Eine Sperrung der Zugstrecke Oberhausen-Duisburg bereits am Vormittag hatte die Stadt von vorneherein eingeplant. Und damit Menschenmassen, die am Oberhausener Bahnhof versorgt werden mussten. „Die Erfahrung von Dortmund hatte gezeigt, dass Menschen auch über Bahngleise laufen, die dann gesperrt werden“, sagte Tingler. „Wir mussten davon ausgehen, dass sich pro Stunde 4000 Menschen am Bahnhof aufhalten“, sagte der Feuerwehrchef. Eingestellt habe man sich vorsichtshalber auf bis zu 6000.

„Als dann die grausame Nachricht kam“, sagte Tingler, „haben wir die Kräfte am Bahnhof ergänzt.“ Vom Arbeiter-Samariter-Bund waren 38, vom DRK 33 Helfer im Einsatz. „Für eventuell traumatisierte Jugendliche hielten sich sechs Notfallseelsorger bereit“, so Tingler. Und er führt aus: „Für uns war wichtig, was passiert am Bahnhof in Duisburg, welche Taktfolge haben die Züge, mit wie vielen Menschen haben wir zu rechnen.“ Genau diese Infos, die die Bundespolizei hätte weiterleiten können, hätten ihnen gefehlt, kritisiert er. Sie hätten dann festgestellt, dass ein Großteil der Züge nach Düsseldorf weitergeleitet worden sei, so dass Menschenmassen in Oberhausen ausblieben. „Zum Glück war das Wochenende in Oberhausen ansonsten ruhig und beschaulich“, erklärt er. Und dass über 200 Kräfte in Oberhausen im Einsatz gewesen wären. Bis 2.30 Uhr. Tingler: „Das war das Ende dieses Einsatzes.“

„Da wurde alles falsch gemacht, was man falsch machen konnte“, Walter Gommers, Chef einer großen Konzert- und Werbeagentur, findet deutliche Worte für die Katastrophe in Duisburg. Gommers, der auch in Oberhausen große Veranstaltungen aufzieht: „Ich betrachte das als Verbrechen, was da passiert ist.“ Er spricht von „Dilettantismus hoch zehn“. Eine ganze Branche sei in Verruf geraten. Gommers, der dem Verband der Deutschen Konzertdirektionen und dem Interessensverband der Deutschen Konzertveranstalter angehört, klagt über die Loveparade-Macher: „Diese Leute sind sehr wahrscheinlich nicht mal Mitglieder in unseren Verbänden.“

„Das Publikum bei solchen Veranstaltungen darf man nicht so einkesseln, der Eingang darf in der Einlassphase niemals auch Ausgang sein.“ Bei ihren Konzerten hätten sie immer genügend Ablaufwege für ganze Menschenmassen. Selbst bei Events mit weniger Besuchern, 80 000 etwa, gebe es extrem viele Fluchtwege. Die Stadien würden zudem vor den Events regelrecht umgebaut. Wellenbrecher etwa extra weggeflext und später wieder eingebaut. Wie viele Personen auf einem Veranstaltungsgelände Platz fänden, hänge auch wieder von der Zahl der Fluchtwege ab. „Normalerweise rechnet man pro Quadratmeter mit drei Personen“, sagt Gommers. Und dass es eine Versammlungsstättenverordnung gebe, nach der sich Veranstalter zu richten hätten. Die Auflagen von Bauaufsicht, Ordnungsamt müssten erfüllt, Empfehlungen von Feuerwehr und Sanitätsdiensten befolgt werden.

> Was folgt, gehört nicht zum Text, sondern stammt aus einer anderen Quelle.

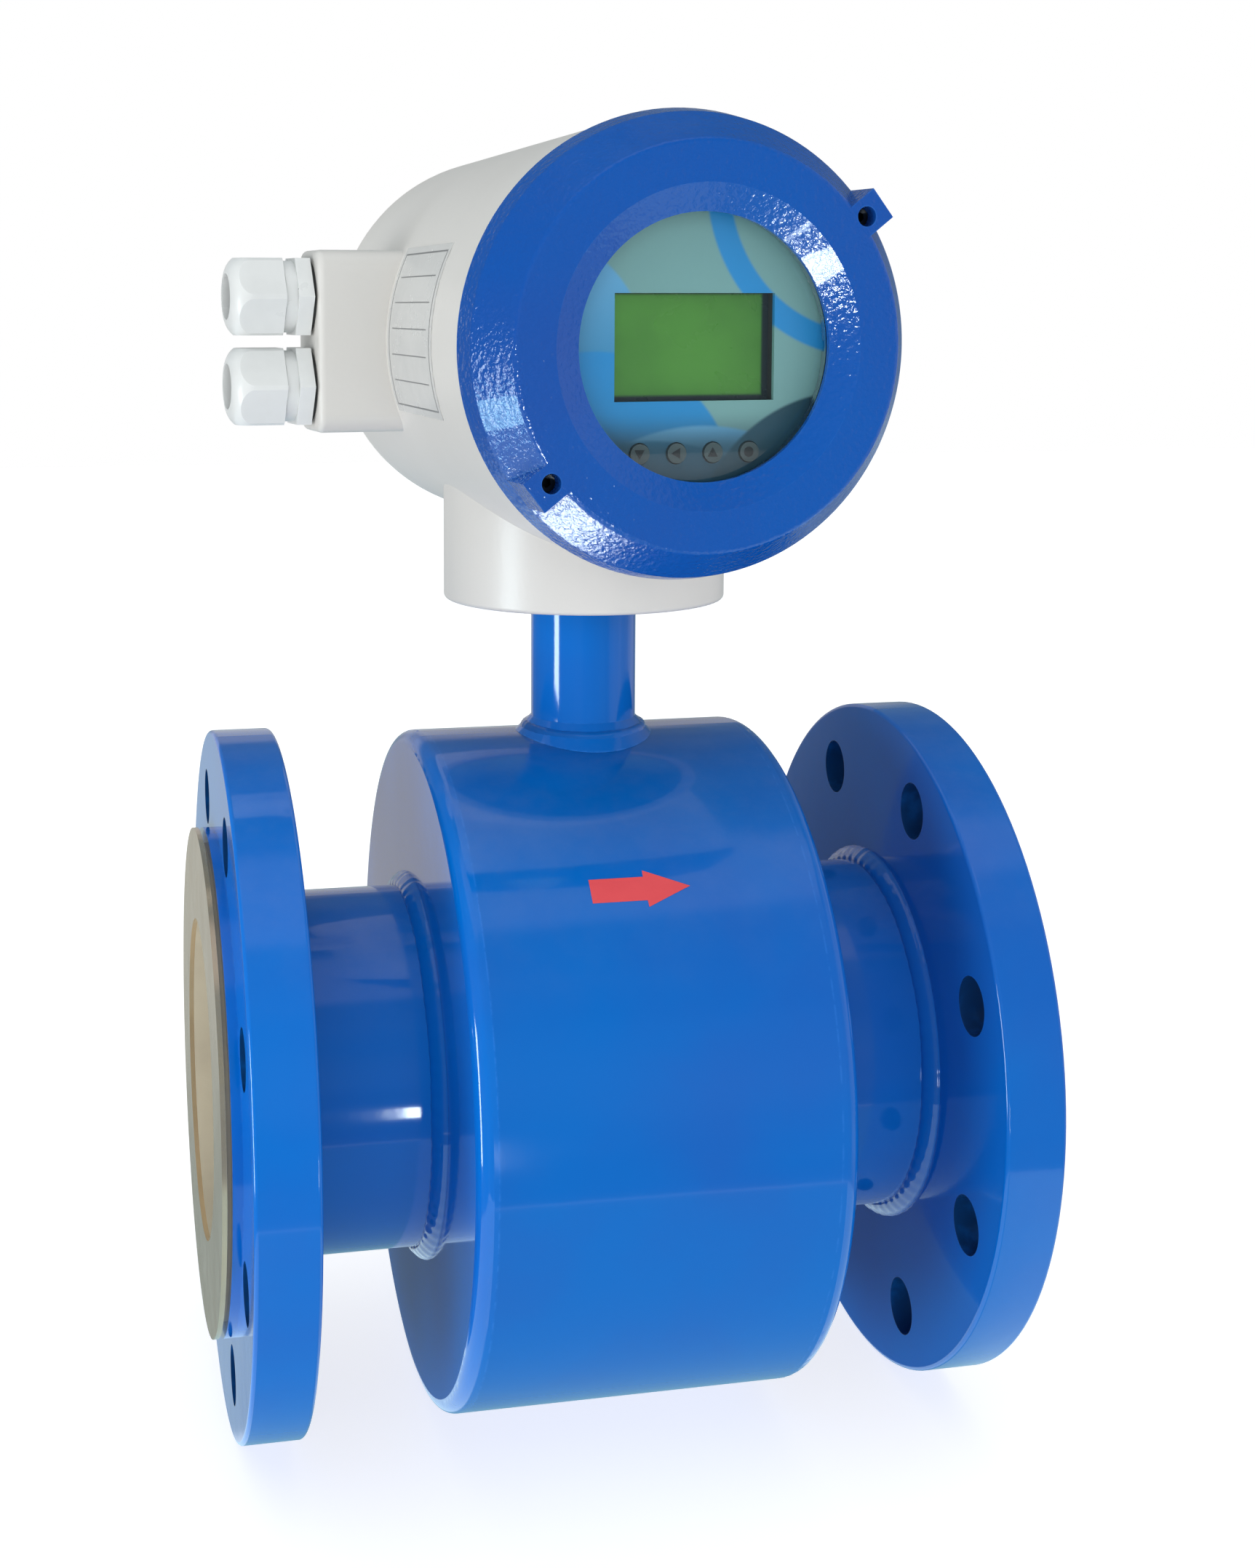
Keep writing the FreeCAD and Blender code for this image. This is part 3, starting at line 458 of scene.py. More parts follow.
@dataclass
class EffectShelf:
    """Builds each shared effect once and places it in the materials that use it."""

    drift_cloud: Pair = (0.35, 0.7)
    worn_and_lit_edge: Pair = (0.99, 0.86)
    worn_chips: Pair = (0.42, 0.58)
    chip_scale: float = 260.0
    dusty_slope: Pair = (0.3, 1.0)
    dusty_cloud: Pair = (0.35, 0.75)
    hole_margin: float = 0.15 * MM
    # Patches of the painted shade inside the bolt holes.
    hole_shade_cloud: Pair = (0.25, 0.55)
    hole_shade_scale: float = 140.0
    hole_shade_least: float = 0.7
    built: dict[Effect, Tree] = field(default_factory=dict)

    def use(self, graph: Graph, effect: Effect, **values: object) -> Socket:
        """Places an effect in a material; its group is made the first time.

        Args:
            graph: The material's graph.
            effect: Which effect.
            values: Its inputs by name, with _ for a space.

        Returns:
            The effect's one output.
        """
        if effect not in self.built:
            self.built[effect] = getattr(self, effect.value)()
        placed = graph.node("ShaderNodeGroup", node_tree=self.built[effect])
        return graph.fed(placed, **values).outputs[0]

    @staticmethod
    def start(effect: Effect, output: str, **inputs: object) -> tuple[Graph, list[Socket]]:
        """Begins a node group.

        Args:
            effect: The effect that the group makes.
            output: Name of its one output, a colour if so named and a value otherwise.
            inputs: Default of each input by name, with _ for a space.

        Returns:
            The graph, and the sockets that give the inputs.
        """
        tree = bpy.data.node_groups.new(effect.value, "ShaderNodeTree")
        for name, default in inputs.items():
            kind = "NodeSocketColor" if isinstance(default, tuple) else "NodeSocketFloat"
            socket = tree.interface.new_socket(name.replace("_", " "), in_out="INPUT",
                                               socket_type=kind)
            socket.default_value = default
        kind = "NodeSocketColor" if output == "Colour" else "NodeSocketFloat"
        tree.interface.new_socket(output, in_out="OUTPUT", socket_type=kind)
        graph = Graph(tree)
        return graph, list(graph.node("NodeGroupInput").outputs)[:len(inputs)]

    @staticmethod
    def close(graph: Graph, result: Socket) -> Tree:
        """Ends a node group with its result."""
        graph.fed(graph.node("NodeGroupOutput"), result)
        return graph.tree

    def paint_relief(self) -> Tree:
        """Orange peel of sprayed paint over a slower waviness.

        Returns:
            The node group.
        """
        graph, (peel_scale, peel, wave_scale, wave) = self.start(
            Effect.PAINT_RELIEF, "Height", Peel_Scale=300.0, Peel=0.5, Wave_Scale=40.0, Wave=0.5)
        place = graph.place()
        fine = graph.product(graph.noise(place, peel_scale, detail=2.0), peel)
        slow = graph.product(graph.noise(place, wave_scale, detail=1.0), wave)
        return self.close(graph, graph.maths("ADD", fine, slow))

    def colour_drift(self) -> Tree:
        """A colour that drifts slowly towards a second one.

        Returns:
            The node group.
        """
        graph, (colour, second, scale, amount) = self.start(
            Effect.COLOUR_DRIFT, "Colour", Colour=rgba([0.5] * 3), Second_Colour=rgba([0.4] * 3),
            Scale=20.0, Amount=0.5)
        cloud = graph.noise(graph.place(), scale, detail=4.0, roughness=0.55)
        mask = graph.maths("MULTIPLY", graph.remap(cloud, *self.drift_cloud), amount, clamp=True)
        return self.close(graph, graph.mix(mask, colour, second))

    def roughness_drift(self) -> Tree:
        """A roughness that varies in soft patches, like handled or wiped paint.

        Returns:
            The node group.
        """
        graph, (roughness, spread, scale) = self.start(
            Effect.ROUGHNESS_DRIFT, "Roughness", Roughness=0.3, Spread=0.1, Scale=30.0)
        cloud = graph.noise(graph.place(), scale, detail=5.0, roughness=0.6, distortion=0.4)
        drift = graph.product(graph.minus(cloud, 0.5), spread)
        return self.close(graph, graph.maths("ADD", roughness, drift, clamp=True))

    def edge_wear_and_highlight(self) -> Tree:
        """A mask that is one along sharp edges, broken up by noise; it marks worn paint and a painted highlight on
        the edges.

        Returns:
            The node group.
        """
        graph, (width, amount) = self.start(Effect.EDGE_WEAR_AND_HIGHLIGHT, "Mask", Width=0.8 * MM, Amount=0.5)
        bevel = graph.fed(graph.node("ShaderNodeBevel", samples=4), Radius=width)
        turned = graph.vectors("DOT_PRODUCT", bevel.outputs[0], graph.facing()).outputs["Value"]
        chips = graph.noise(graph.place(), self.chip_scale, detail=6.0, roughness=0.65)
        mask = graph.product(graph.remap(turned, *self.worn_and_lit_edge),
                             graph.remap(chips, *self.worn_chips), amount)
        return self.close(graph, mask)

    def settled_dust(self) -> Tree:
        """A mask of fine dust on faces that look up.

        Returns:
            The node group.
        """
        graph, (amount, scale) = self.start(Effect.SETTLED_DUST, "Mask", Amount=0.3, Scale=60.0)
        upward = graph.remap(graph.split(graph.facing())[2], *self.dusty_slope)
        cloud = graph.noise(graph.place(), scale, detail=8.0, roughness=0.7)
        mask = graph.product(upward, graph.remap(cloud, *self.dusty_cloud), amount)
        return self.close(graph, mask)

    def turning_marks(self) -> Tree:
        """Fine rings left by a lathe tool around the flow axis.

        Returns:
            The node group.
        """
        graph, (pitch_scale, depth) = self.start(
            Effect.TURNING_MARKS, "Height", Pitch_Scale=2500.0, Depth=0.5)
        x, y, z = graph.split(graph.place())
        turned = graph.fed(graph.node("ShaderNodeCombineXYZ"), X=graph.distance(y, z), Y=x)
        rings = graph.noise(turned.outputs[0], pitch_scale, detail=2.0)
        return self.close(graph, graph.product(rings, depth))

    def bolt_hole_shade(self) -> Tree:
        """A mask of painted shade inside holes that lie on a circle around the flow axis, in patches.

        Returns:
            The node group.
        """
        graph, (circle_radius, hole_radius, step, plate_start, amount) = self.start(
            Effect.BOLT_HOLE_SHADE, "Mask", Circle_Radius=90.0 * MM, Hole_Radius=9.0 * MM,
            Step=math.tau / 8, Plate_Start=0.1, Amount=0.8)
        x, y, z = graph.split(graph.place())
        radius = graph.distance(y, z)
        turn = graph.maths("FLOORED_MODULO", graph.maths("ARCTAN2", z, y), step)
        within = graph.minus(turn, graph.product(step, 0.5))
        along = graph.minus(graph.product(radius, graph.maths("COSINE", within)), circle_radius)
        across = graph.product(radius, graph.maths("SINE", within))
        wall = graph.maths("ADD", hole_radius, self.hole_margin)
        inside = graph.maths("LESS_THAN", graph.distance(along, across), wall)
        in_plate = graph.maths("GREATER_THAN", graph.maths("ABSOLUTE", x), plate_start)
        cloud = graph.noise(graph.place(), self.hole_shade_scale, detail=4.0)
        patches = graph.remap(cloud, *self.hole_shade_cloud, self.hole_shade_least)
        return self.close(graph, graph.product(inside, in_plate, patches, amount))


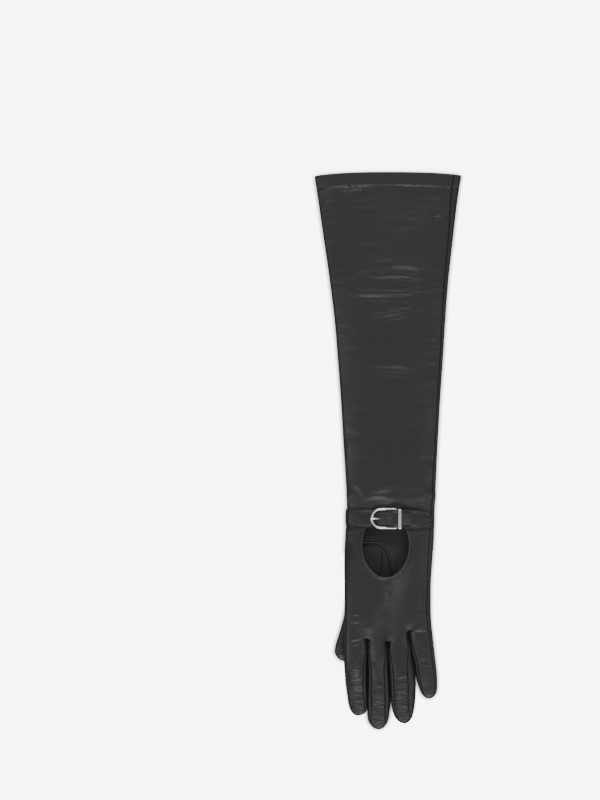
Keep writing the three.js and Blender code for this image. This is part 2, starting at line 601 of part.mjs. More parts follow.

„Grundsätzlich regelt die Versammlungsstättenverordnung NRW alle Fragen zum Thema Versammlungsstätten, dazu gehören Führung und Bemessung der Rettungswege, Flächen für Feuerwehr oder die Bestuhlung“, sagt Nicole Mai, Pressesprecherin der König-Pilsener-Arena. Bei Sonderveranstaltungen, zu denen die Loveparade zähle, gebe es ergänzende Gefährdungsanalysen. In der Arena rechnet man übrigens in der Halle mit einem Platzbedarf von einem Quadratmeter für zwei Personen, im Open-Air-Bereich sind es drei bis vier Personen pro Quadratmeter. Mai: „Die Bewertung der notwendigen Fläche wird auch beeinflusst von der Zielgruppe, der Musikrichtung und wie viel produktionsbedingte Flächen einberechnet werden müssen.“ Die Versammlungsstättenverordnung lege auch fest, wie viele Fluchtwege vorhanden sein müssen: je mehr Besucher, desto mehr Fluchtwege. In der Arena mit ihrer Kapazität von 12 700 Besuchern existierten zwölf ausgewiesene Fluchtwege, plus Treppen plus Haupteingang.

Johannes Partow, Geschäftsleiter der Arena: „Bei Veranstaltungen in der Köpi-Arena sind derartige Zwischenfälle völlig auszuschließen, da unsere Veranstaltungsstätte den höchsten Sicherheitsstandars entspricht, die auch regelmäßig von verschiedenen Behörden wie Polizei oder Feuerwehr geprüft werden.“

Das Oberhausener Centro wollte gar nicht erst in Zusammenhang mit der Katastrophe gebracht werden und gab keine Auskunft zu Sicherheitsvorkehrungen.